Here's a peek inside U.S. District Judge Vaughn Walker's ruling that declared unconstitutional California's Prop 8 (Marriage Amendment) by former U.S. Attorney General Ed Meese (now at The Heritage Foundation). Unfortunately, as incredible (in the literal sense of the word) as Judge Walker's decision was, it was predictable given that it was agenda driven and not based on the law, precedent, legal standards of evidence or any hint of sound reasoning.  So egregious, in fact, that the most liberal appeals court in the land, the Ninth Circuit Court of Appeals, earlier this week issued a stay of his ruling to at least January. On Tuesday, Mr. Meese wrote an op-ed in the Washington Post that concisely dissects the many incorrect paths Judge Walker took to his conclusion (read here). More precisely, he shreds them. Here is an example:  

Regardless of whether one agrees with the result, structurally sound opinions always confront binding legal precedent. Walker's is a clear exception because the U.S. Supreme Court has spoken on whether a state's refusal to authorize same-sex marriage violates the equal protection and due process clauses of the 14th Amendment. In 1972, Baker v. Nelson, a case over whether Minnesota violated the Constitution by issuing marriage licenses only to opposite-sex couples, was unanimously thrown out on the merits, for lack of a substantial federal question. 

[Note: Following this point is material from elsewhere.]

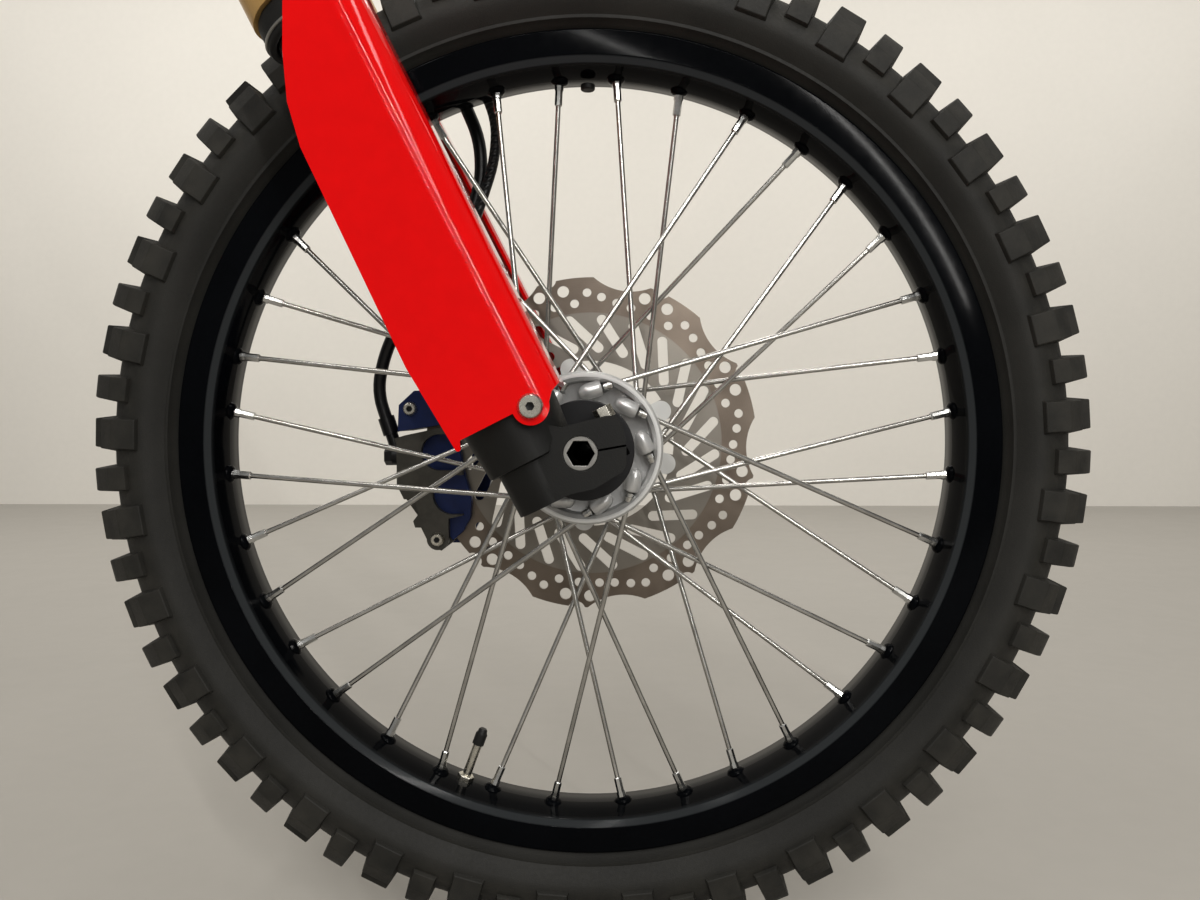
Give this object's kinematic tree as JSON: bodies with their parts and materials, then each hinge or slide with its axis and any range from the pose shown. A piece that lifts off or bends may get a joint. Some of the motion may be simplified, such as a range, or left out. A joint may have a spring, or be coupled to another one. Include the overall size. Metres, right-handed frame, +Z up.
{
  "type": "motorcycle front wheel and fork assembly",
  "caption": "Front end of a trail motorcycle: laced wheel with block tyre turning in an upside-down fork, with clamps, stem, leg guards, waved brake disc, caliper and hose.",
  "frame": {"origin": "centre of the lower bearing seat on the steering stem", "axes": "+X forward, +Y to the rider's left along the axle, +Z up; the stem leans 26.8 degrees back from +Z"},
  "size_m": [0.8199, 0.295, 1.1533],
  "materials": {
    "axle_steel": "machined",
    "bearing_steel": "ground",
    "bolt_zinc": "zinc plated",
    "bracket_blue": "satin dark blue",
    "caliper_grey": "grey hard anodised",
    "clamp_black": "satin black anodised",
    "disc_steel": "ground stainless",
    "foot_black": "satin powder coat",
    "guard_red": "gloss",
    "hose_black": "satin",
    "hub_alloy": "bare machined and cast alloy",
    "inner_chrome": "hard chrome",
    "nipple_silver": "nickel plated",
    "outer_gold": "satin gold anodised",
    "rim_black": "gloss black anodised",
    "seal_rubber": "matt",
    "spacer_dark": "satin anodised",
    "spoke_steel": "drawn stainless wire",
    "tyre": "matt moulded rubber",
    "valve_cap": "matt"
  },
  "bodies": {
    "fork": {"axle": "axle_steel", "axle_nut": "bolt_zinc", "axle_spacer_left": "spacer_dark", "axle_spacer_right": "spacer_dark", "brake_hose": "hose_black", "brake_pads": "bracket_blue", "caliper": "caliper_grey", "caliper_bolts": "bolt_zinc", "caliper_bracket": "bracket_blue", "caliper_pins": "bolt_zinc", "clamp_bolts": "bolt_zinc", "dust_seal_left": "seal_rubber", "dust_seal_right": "seal_rubber", "fork_cap_left": "clamp_black", "fork_cap_right": "clamp_black", "fork_foot_left": "foot_black", "fork_foot_right": "foot_black", "guard_bolts": "bolt_zinc", "guard_left": "guard_red", "guard_right": "guard_red", "hose_clip": "hose_black", "hose_fittings": "bolt_zinc", "inner_tube_left": "inner_chrome", "inner_tube_right": "inner_chrome", "lower_clamp": "clamp_black", "outer_tube_left": "outer_gold", "outer_tube_right": "outer_gold", "pinch_bolts": "bolt_zinc", "sensor_wire": "hose_black", "speed_sensor": "hose_black", "stem": "axle_steel", "stem_nut": "bolt_zinc", "upper_clamp": "clamp_black"},
    "wheel": {"tyre": "tyre", "rim": "rim_black", "spokes_right": "spoke_steel", "spokes_left": "spoke_steel", "nipples": "nipple_silver", "hub": "hub_alloy", "wheel_bearings": "bearing_steel", "hub_seals": "seal_rubber", "brake_disc": "disc_steel", "disc_bolts": "bolt_zinc", "valve": "valve_cap", "rim_plug": "seal_rubber"}
  },
  "joints": [
    {"name": "wheel_spin", "type": "hinge", "parent": "fork", "child": "wheel", "pos_m": [0.36024, 0, -0.60227], "axis": [0, 1, 0], "continuous": true}
  ]
}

That is, to say, the feds have no say in states role in regulating marriage. In addition, the judge ignored factual evidence submitted by Prop 8 attorneys, while — again, incredibly — making up his own evidence. Writes Mr. Meese:

Despite voluminous evidence and common sense pointing to the contrary, the judge also declared that opposite sexes were never part of the "historical core of the institution of marriage"; "evidence shows conclusively that moral and religious views form the only basis for a belief that same-sex couples are different than opposite-sex couples"; traditional marriage is an "artifact"; and, also without reference to the monumental evidence to the contrary, that it is beyond "any doubt that parents' genders are irrelevant to children's developmental outcomes."

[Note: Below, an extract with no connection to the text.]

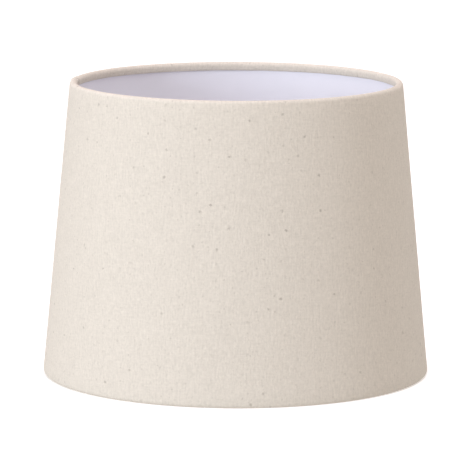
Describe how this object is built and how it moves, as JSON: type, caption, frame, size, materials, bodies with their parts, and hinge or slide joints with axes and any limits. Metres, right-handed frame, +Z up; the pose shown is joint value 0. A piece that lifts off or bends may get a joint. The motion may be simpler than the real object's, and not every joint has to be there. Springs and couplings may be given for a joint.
{
  "type": "lamp shade",
  "caption": "Tapered drum shade of natural canvas on a stiff white lining, with wire rings in rolled hems and an arm-carried fitter with a loose reducer.",
  "frame": {"origin": "centre of the bottom rim, at the height of the surface that the shade stands on", "axes": "+Z up along the shade's axis towards the narrower rim; -Y is the front; one fitter arm points along +Y, and the cover's seam is just behind the left side, 170 degrees from +X"},
  "size_m": [0.25, 0.25, 0.19],
  "materials": {
    "canvas": "plain-weave natural cotton with small seed flecks",
    "lining": "smooth satin white",
    "tape": "satin translucent white",
    "frame_wire": "white powder coat",
    "fitter_steel": "white powder coat",
    "reducer_plastic": "moulded white, satin"
  },
  "bodies": {
    "shade": {"fabric_cover": "canvas", "lining_panel": "lining", "seam_tape": "tape", "top_ring": "frame_wire", "bottom_ring": "frame_wire", "fitter_arm_1": "frame_wire", "fitter_arm_2": "frame_wire", "fitter_arm_3": "frame_wire", "fitter_ring": "fitter_steel"},
    "reducer": {"reducer_ring": "reducer_plastic"}
  },
  "joints": [
    {"name": "reducer_lift", "type": "slide", "parent": "shade", "child": "reducer", "axis": [0, 0, 1], "range_m": [0, 0.175]}
  ]
}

These assertions appear in the opinion's "findings of fact" section, yet they are not facts. These "findings" derive from arbitrary and capricious non-analysis and are forcefully contradicted by evidence in the court record. No appellate court should allow the ruling to stand.

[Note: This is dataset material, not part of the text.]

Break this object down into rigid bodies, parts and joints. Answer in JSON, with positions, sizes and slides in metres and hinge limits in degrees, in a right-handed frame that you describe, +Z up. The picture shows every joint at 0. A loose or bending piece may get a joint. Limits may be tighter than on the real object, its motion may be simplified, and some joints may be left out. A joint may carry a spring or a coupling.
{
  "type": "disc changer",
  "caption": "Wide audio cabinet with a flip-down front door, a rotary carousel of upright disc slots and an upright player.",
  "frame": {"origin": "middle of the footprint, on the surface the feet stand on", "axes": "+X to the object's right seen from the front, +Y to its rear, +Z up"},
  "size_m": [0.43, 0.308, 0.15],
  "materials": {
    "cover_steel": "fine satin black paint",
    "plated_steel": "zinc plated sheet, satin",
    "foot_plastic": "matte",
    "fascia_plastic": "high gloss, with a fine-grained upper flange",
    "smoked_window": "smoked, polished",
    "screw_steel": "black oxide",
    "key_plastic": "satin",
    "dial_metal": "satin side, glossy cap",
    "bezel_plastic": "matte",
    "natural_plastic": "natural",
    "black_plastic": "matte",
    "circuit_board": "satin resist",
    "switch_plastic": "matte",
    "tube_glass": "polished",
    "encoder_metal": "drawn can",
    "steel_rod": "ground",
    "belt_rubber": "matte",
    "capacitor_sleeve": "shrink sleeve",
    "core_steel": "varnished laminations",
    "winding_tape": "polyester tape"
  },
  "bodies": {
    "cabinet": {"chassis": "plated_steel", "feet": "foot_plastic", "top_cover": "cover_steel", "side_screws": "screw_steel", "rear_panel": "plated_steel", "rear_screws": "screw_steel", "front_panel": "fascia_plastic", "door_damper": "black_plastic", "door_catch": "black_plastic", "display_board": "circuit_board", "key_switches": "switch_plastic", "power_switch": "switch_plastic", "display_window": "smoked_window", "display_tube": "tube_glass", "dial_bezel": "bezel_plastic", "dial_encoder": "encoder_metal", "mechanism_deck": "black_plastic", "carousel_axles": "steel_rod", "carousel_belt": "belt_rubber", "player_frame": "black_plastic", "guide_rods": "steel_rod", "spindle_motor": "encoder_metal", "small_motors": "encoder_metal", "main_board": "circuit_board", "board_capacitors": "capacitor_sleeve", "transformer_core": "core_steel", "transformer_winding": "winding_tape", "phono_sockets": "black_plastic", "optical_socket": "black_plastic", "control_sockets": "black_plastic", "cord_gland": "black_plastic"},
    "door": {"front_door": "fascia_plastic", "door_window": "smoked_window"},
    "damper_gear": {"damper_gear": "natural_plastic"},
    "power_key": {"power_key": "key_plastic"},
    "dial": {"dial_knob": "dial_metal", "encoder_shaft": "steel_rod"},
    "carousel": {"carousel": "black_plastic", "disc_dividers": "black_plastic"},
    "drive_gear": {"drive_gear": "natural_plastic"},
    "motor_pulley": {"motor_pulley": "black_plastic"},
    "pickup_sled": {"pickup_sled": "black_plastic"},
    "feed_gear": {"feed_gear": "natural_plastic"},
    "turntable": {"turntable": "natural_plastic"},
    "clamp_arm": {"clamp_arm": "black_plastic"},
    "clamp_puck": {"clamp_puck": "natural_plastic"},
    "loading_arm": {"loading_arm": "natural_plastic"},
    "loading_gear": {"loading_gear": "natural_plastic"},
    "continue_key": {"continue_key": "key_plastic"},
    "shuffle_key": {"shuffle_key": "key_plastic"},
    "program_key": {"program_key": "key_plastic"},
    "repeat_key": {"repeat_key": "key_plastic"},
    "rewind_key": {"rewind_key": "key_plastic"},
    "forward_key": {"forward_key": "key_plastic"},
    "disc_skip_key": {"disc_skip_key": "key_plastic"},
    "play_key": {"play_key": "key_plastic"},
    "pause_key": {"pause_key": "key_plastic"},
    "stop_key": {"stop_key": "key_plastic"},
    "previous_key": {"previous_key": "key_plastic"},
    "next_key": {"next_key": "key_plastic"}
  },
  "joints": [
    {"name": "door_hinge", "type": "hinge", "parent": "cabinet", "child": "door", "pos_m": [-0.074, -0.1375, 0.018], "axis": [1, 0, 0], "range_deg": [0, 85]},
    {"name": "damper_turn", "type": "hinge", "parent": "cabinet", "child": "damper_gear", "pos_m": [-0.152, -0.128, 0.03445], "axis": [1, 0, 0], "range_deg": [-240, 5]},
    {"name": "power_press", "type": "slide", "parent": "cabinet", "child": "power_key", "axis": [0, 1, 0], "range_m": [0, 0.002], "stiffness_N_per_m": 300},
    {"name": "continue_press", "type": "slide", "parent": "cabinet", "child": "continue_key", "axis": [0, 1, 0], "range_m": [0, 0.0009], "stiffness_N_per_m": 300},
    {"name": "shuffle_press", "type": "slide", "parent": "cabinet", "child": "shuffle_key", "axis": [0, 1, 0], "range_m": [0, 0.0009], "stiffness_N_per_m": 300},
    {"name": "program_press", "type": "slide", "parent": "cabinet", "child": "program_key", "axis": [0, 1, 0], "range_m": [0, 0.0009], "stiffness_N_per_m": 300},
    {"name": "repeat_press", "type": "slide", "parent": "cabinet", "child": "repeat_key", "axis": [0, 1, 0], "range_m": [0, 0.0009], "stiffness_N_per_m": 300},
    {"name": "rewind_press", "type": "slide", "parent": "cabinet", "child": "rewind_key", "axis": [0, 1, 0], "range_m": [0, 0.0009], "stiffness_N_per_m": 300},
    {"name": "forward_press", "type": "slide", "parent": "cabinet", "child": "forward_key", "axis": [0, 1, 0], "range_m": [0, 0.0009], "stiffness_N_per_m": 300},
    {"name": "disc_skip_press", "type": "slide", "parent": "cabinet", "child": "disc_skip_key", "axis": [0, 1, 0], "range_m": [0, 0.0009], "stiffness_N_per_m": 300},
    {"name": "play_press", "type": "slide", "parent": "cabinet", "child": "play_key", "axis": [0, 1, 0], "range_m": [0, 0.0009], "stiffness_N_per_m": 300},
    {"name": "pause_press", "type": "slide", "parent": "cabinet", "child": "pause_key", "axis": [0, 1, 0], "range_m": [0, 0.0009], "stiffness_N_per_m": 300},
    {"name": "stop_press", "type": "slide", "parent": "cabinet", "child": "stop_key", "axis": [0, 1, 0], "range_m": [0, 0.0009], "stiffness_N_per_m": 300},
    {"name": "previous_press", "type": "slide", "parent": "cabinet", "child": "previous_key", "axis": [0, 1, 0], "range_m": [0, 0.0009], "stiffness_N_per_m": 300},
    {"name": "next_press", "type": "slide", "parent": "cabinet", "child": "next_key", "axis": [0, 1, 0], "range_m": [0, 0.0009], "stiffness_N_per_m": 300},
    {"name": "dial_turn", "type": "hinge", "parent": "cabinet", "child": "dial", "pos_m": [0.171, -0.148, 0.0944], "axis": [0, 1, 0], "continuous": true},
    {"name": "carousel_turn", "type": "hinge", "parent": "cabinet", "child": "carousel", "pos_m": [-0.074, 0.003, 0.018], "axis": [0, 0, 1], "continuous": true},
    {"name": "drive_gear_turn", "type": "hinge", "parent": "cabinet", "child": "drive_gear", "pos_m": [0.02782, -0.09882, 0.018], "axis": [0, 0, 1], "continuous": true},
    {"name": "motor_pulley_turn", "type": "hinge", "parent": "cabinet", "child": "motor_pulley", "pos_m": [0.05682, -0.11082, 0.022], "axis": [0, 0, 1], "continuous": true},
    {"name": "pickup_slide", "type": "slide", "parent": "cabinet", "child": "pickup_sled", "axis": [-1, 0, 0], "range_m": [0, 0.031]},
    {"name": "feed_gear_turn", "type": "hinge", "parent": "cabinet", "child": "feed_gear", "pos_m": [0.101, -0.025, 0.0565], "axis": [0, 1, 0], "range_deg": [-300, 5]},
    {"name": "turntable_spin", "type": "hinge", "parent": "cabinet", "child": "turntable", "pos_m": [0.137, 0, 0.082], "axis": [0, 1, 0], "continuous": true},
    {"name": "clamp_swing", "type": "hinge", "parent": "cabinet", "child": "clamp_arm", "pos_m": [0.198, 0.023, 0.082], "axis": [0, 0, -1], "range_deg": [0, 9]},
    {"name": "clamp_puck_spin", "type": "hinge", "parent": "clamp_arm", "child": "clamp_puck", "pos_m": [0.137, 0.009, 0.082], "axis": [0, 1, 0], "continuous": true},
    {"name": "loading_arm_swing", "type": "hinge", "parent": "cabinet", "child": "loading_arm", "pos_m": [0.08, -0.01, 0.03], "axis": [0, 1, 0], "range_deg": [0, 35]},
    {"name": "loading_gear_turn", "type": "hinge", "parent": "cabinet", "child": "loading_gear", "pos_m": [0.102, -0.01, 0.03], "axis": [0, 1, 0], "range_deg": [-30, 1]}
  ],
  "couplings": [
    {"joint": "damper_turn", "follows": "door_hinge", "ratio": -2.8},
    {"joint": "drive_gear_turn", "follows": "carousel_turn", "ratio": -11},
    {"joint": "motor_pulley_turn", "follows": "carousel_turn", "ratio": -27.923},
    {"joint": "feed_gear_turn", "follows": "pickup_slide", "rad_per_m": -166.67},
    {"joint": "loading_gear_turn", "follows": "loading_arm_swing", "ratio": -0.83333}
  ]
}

Judge Walker than implies that opponents of same-sex marriage are bigots — a big, bold, italics, underlined highlight to what is an agenda-policy statement, rather than a legal ruling. As Mr. Meese points out, that means:

President Obama, Vice President Biden, Secretary of State Hillary Clinton, the majority of members of Congress and the 7 million Californians who voted for Proposition 8 are all bigots who have "no rational reason" to oppose gay marriage.